Storie di disconoscimenti reciproci, 9 gennaio da un lato, 11 luglio dall’altro: a completare il terzetto di date “contestate” c’è poi il 25 novembre, quando in Bosnia-Erzegovina si celebra la Giornata dello Stato, in ricordo dell’incontro del Consiglio nazionale antifascista di liberazione popolare nella città di Mrkonjić, nel 1943. Una data dall’enorme valore simbolico dal momento che, oltre a segnare la fine dell’occupazione nazifascista, proprio in quel giorno la Bosnia fu definita la prima volta «né serba, né croata, né musulmana; ma serba, croata e musulmana». Una giornata di commemorazione e di festa per tutti, tranne che per i cittadini della Republika Srpska: in assenza di una legge unica sulle date festive, a eccezione del Capodanno e del Primo Maggio, questa parte del Paese infatti non riconosce il 25 novembre come data fondativa della Bosnia, anticipata invece al 21 novembre, giorno della firma sull’accordo di pace di Dayton segnato in rosso sui calendari di Banja Luka.

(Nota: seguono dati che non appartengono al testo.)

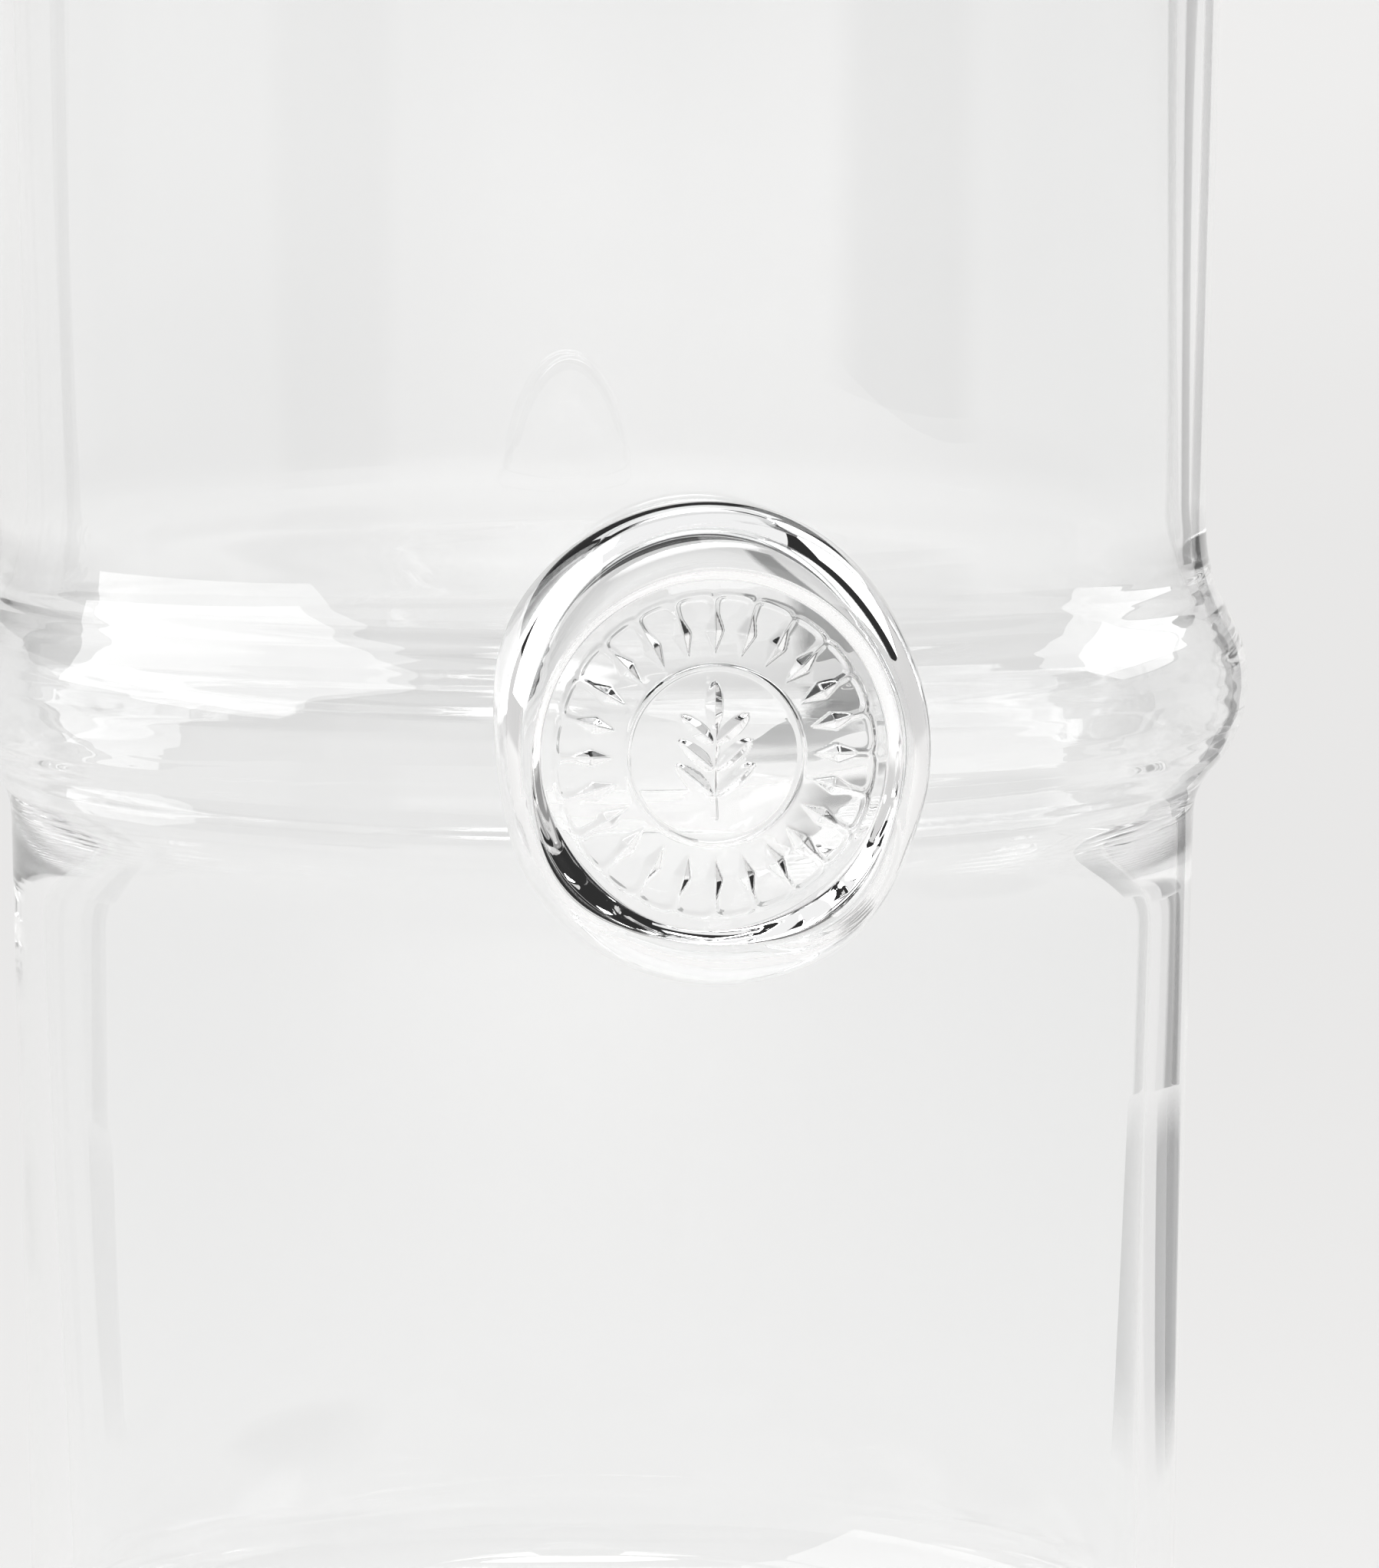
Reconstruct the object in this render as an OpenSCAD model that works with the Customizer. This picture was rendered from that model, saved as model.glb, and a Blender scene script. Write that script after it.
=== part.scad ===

Ritornando all’appuntamento di oggi, giovedì 9 gennaio, una questione che ha interessato tutto il Paese riguarda il costo e l’organizzazione delle celebrazioni in Republika Srpska, oltre a delle modalità operative a dir poco “particolari”. Il bando pubblico per la realizzazione dell’evento è stato indetto dal presidente Dodik soltanto l’ultima settimana di dicembre, con uno stanziamento di cinquecentocinquantamila marchi (equivalenti a oltre duecentottantamila euro), superiore ai duecentodiecimila euro messi sul tavolo lo scorso anno nel tentativo di avvicinarsi alla cifra record del 2022, quando la cerimonia non riconosciuta da Sarajevo costò oltre trecentoventicinquemila euro.

Le celebrazioni però sono cominciate già ieri sera all’accademia cerimoniale di Banja Luka, dove l’ex presidente Željka Cvijanović ha reso omaggio al 9 gennaio come «il giorno in cui abbiamo scelto la sopravvivenza invece della scomparsa, il sentiero della libertà, l’armonia invece delle liti». Cvijanović ha rivolto poi un ringraziamento «ai soldati dell’Esercito della Republika Srpska», sottolineando come «foreste, fiumi e prati sono intrisi del sangue dei migliori figli della repubblica e delle lacrime delle loro famiglie».

Sangue, lacrime e sofferenza che contraddistinguono però anche la storia dell’altra parte della Bosnia: quella che guarda a Bruxelles anziché a Belgrado e Mosca, quella che celebra la liberazione dai nazifascisti come giornata nazionale e, soprattutto, quella che non volta lo sguardo dall’altra parte dinanzi alle ottomila vittime di Srebrenica. Ma la strada per l’unificazione della Bosnia-Erzegovina è ancora accidentata, col timore che proprio questa divisione interna apparentemente insanabile rischi di far tramontare gli spiragli di un futuro che veda Sarajevo sempre più proiettata verso l’Europa, un’altra entità che vede nella diversità il suo valore costitutivo.